Airline Automation says the four vendors involved signed confidentiality agreements and have returned or destroyed the passenger data as per those agreements.

American executives weren't immediately available for comment. Airline Automation declined to comment further, citing the possibility of an investigation by the Department of Homeland Security, which oversees TSA. Ascent Technologies did not respond to requests for an interview.

TSA is gathering information related to the situation and will provide it to Homeland Security chief privacy officer Nuala O'Connor Kelly, who will review whether the data was handled in accordance with U.S. privacy laws and procedures. "We'll follow the same protocol we did when investigating JetBlue," O'Connor Kelly says. She says she's not aware of any additional airlines facing similar scrutiny for privacy compliance.

American's privacy policy on its Web site states that "American does not sell any customer information or share your E-mail address with third parties, unless required by law." While such wording precludes the sale of customer data, it only disavows the sharing of E-mail addresses. Marcia Hofmann, staff counsel for the Electronic Privacy Information Center, a Washington-based privacy and civil-liberties advocacy group, says the organization is trying to determine if American's privacy policy today is the same one it had in June 2002.

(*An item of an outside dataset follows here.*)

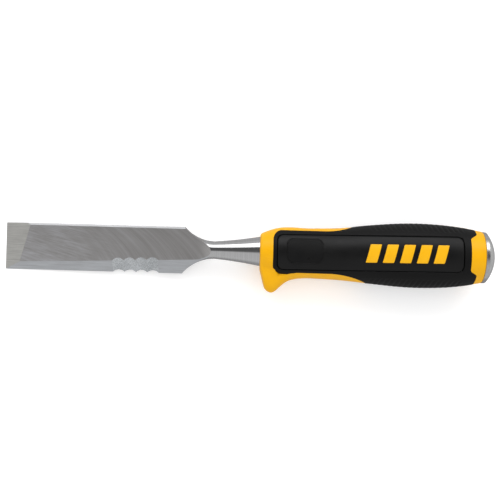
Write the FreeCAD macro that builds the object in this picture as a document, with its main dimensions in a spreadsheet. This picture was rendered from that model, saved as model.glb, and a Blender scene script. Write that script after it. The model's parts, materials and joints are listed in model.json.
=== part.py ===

Hofmann also noted that it's not clear whether a contractual relationship existed between TSA and the four vendors. American describes the vendors as "vying for contracts." Airline Automation's statement suggests a more established relationship. Whether these companies were formally engaged by TSA might have a bearing on whether the government agency violated its own rules. TSA declined to comment on the matter.

Now that three airlines appear to have shared data with organizations testing security systems, Hofmann says it's possible other airlines had similar arrangements with TSA or contractors: "I think this could be an industrywide phenomenon."